Unangenehme Entscheidungen ­vertagt man ja gern — auch in der Politik. Etwa wenn es in einem Bündnis ohnehin knirscht wie in Köln bei Grünen und CDU. Schon als man das Bündnis schmiedete, klammerte man eine wichtige Entscheidung aus: Sollen die nötige Kapazitätserweiterung der Stadtbahnlinien auf der Ost-West-Achse in der Innenstadt mit einem U-Bahn-Tunnel erweitert werden oder nur oberirdisch? Die CDU sieht die »Tunnellösung« als verkehrsplanerischen Befreiungsschlag — die Grünen halten die Kosten für zu hoch und die Bauzeit für viel zu lang, wodurch es zunächst mehr Belastungen gebe; sie wollen »oben bleiben«.    

Die CDU wiederum hält das für zu kurz gedacht und will nun nachweisen, dass die neuen 90-­Meter-­ Stadtbahnen, die es zur Kapazitätssteigerung statt der 60 Meter langen Bahnen geben soll, oberirdisch für Probleme ­sorgen würden — quasi ein ­Verkehrsversuch der CDU, der scheitern soll.
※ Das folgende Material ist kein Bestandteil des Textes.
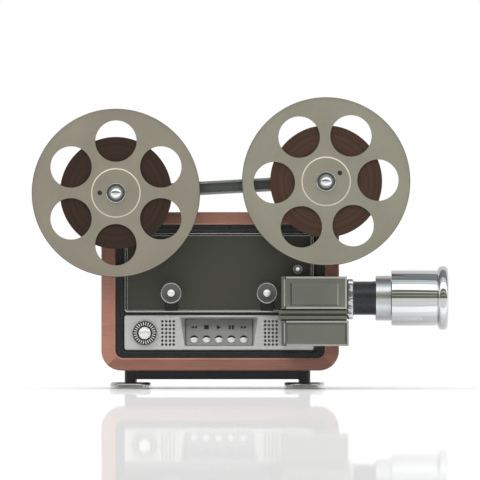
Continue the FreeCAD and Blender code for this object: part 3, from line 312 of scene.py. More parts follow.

»Wir wissen ja nicht, welchen Effekt es hat, wenn 90- Meter-Bahnen in dichtem Takt durch die ­Innenstadt fahren. Dafür gibt es keine Vorbilder«, so Teresa de Bellis (CDU). Besonders für Radfahrer und Fußgänger, die etwa die ­Cäcilienstraße querenwollen, ­könne der Betrieb hinderlich sein. Ein Testlauf für wenige Stunden reiche aus, um Erkenntnisse zu ­gewinnen. Wer für die oberirdische Variante sei, »erkennt dann vielleicht, dass dies doch keine gute Idee ist«, so de Bellis.
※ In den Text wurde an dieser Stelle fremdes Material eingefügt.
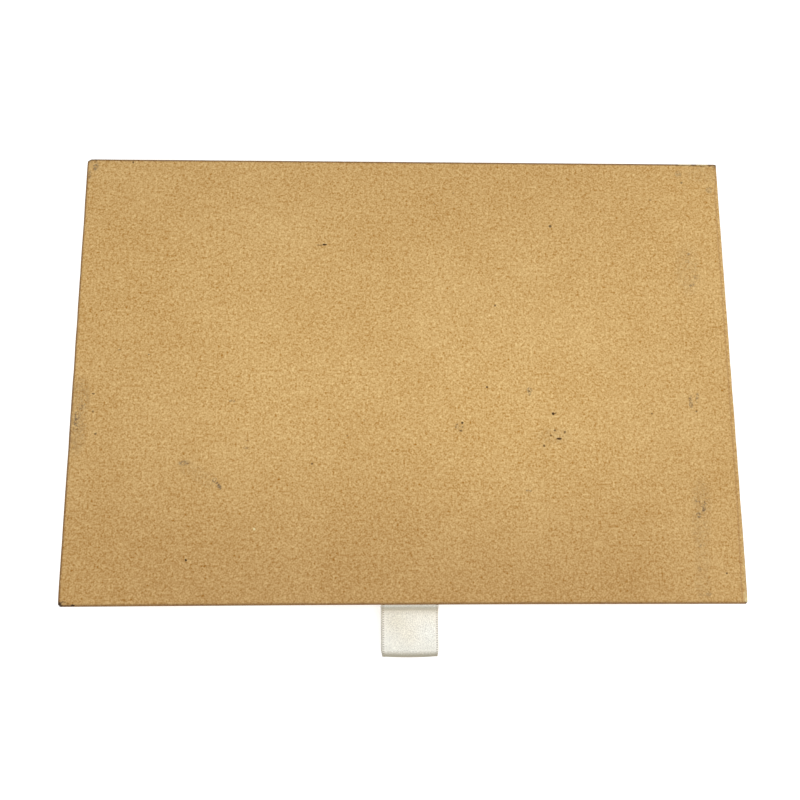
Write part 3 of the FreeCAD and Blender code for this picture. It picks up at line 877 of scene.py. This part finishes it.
def roundedSlab(low, high, radius, fine, coarse):
    # A closed box whose faces are grids. Points beyond the inner box, which is smaller by
    # the radius, are carried on to that distance from it, which rounds the edges.
    steps = [spacedSteps(high[k] - low[k], min(fine, (high[k] - low[k]) / 3), coarse)
             for k in range(3)]
    counts = [len(s) for s in steps]
    index = np.arange(np.prod(counts)).reshape(counts)
    quads = []
    for axis in range(3):
        for end in (0, -1):
            face = np.take(index, end, axis=axis)
            ring = np.stack([face[:-1, :-1], face[:-1, 1:], face[1:, 1:], face[1:, :-1]], -1)
            ring = ring.reshape(-1, 4)
            flip = (end == 0) == (axis != 1)
            quads.append(ring[:, ::-1] if not flip else ring)
    quads = np.concatenate(quads)
    used, quads = np.unique(quads, return_inverse=True)
    quads = quads.reshape(-1, 4)
    place = np.unravel_index(used, counts)
    points = np.stack([low[k] + steps[k][place[k]] for k in range(3)], -1)
    core = np.clip(points, low + radius, high - radius)
    away = points - core
    length = np.linalg.norm(away, axis=-1, keepdims=True)
    return core + away / np.maximum(length, 1e-9) * radius, quads


# Sleeve boards and tape, moved with the wear so that nothing comes through the paper
sleeveBoards = {"radius": 0.45, "fine": 0.5, "coarse": 6.0}
boardGrey = pulp("greyboard", greyBoard)
tapeBrown = pulp("gummedTape", gummedTape)

for place in ("top", "base", "left", "right", "back"):
    node = f"sleeve_{place}_board"
    low, high = boxOf(node)
    points, quads = roundedSlab(low, high, **sleeveBoards)
    piece = makePiece(f"sleeve{place.capitalize()}Board", wornSleeve(points), quads)
    dress(piece, "sleeve", [node], boardGrey)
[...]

»Der Versuch wäre doch gar nicht repräsentativ, weil ja oberirdisch gar nichts umgestaltet ist. Die Infrastruktur von heute ist ja nicht vergleichbar mit der, die kommen soll — unter anderem mit weniger Autoverkehr, der eine große Trennwirkung hat«, so Lars Wahlen von den Grünen. »Ich ­denke auch, die KVB hat anderes zu tun, als leere Bahnen durch die Innenstadt fahren zu lassen.«

Wie der Testlauf aussehen soll, entwickelt die KVB gerade. Lukas Lorenz (SPD), der auch schon Straßenbahnfahrer war, hält den Test für sinnvoll, »wenn die Kosten und der Aufwand vertretbar sind.« Entsprechende Informationen der KVB sind für den Januar angekündigt.  Andere meinen, die SPD taktiere in dieser Frage und schaue ­genüsslich zu, wie Grüne und CDU sich darüber weiter entzweien. ­Lorenz beschreibt die Position seiner Partei dagegen so: »Die Frage, ob oben oder unten, greift zu kurz, wichtig ist eine Kapazitätserweiterung — auch für die Linien 7 und 9.« Am Ende werde man mit der Fraktion stimmen, »die am ehesten auf unsere Forderungen einsteigt«.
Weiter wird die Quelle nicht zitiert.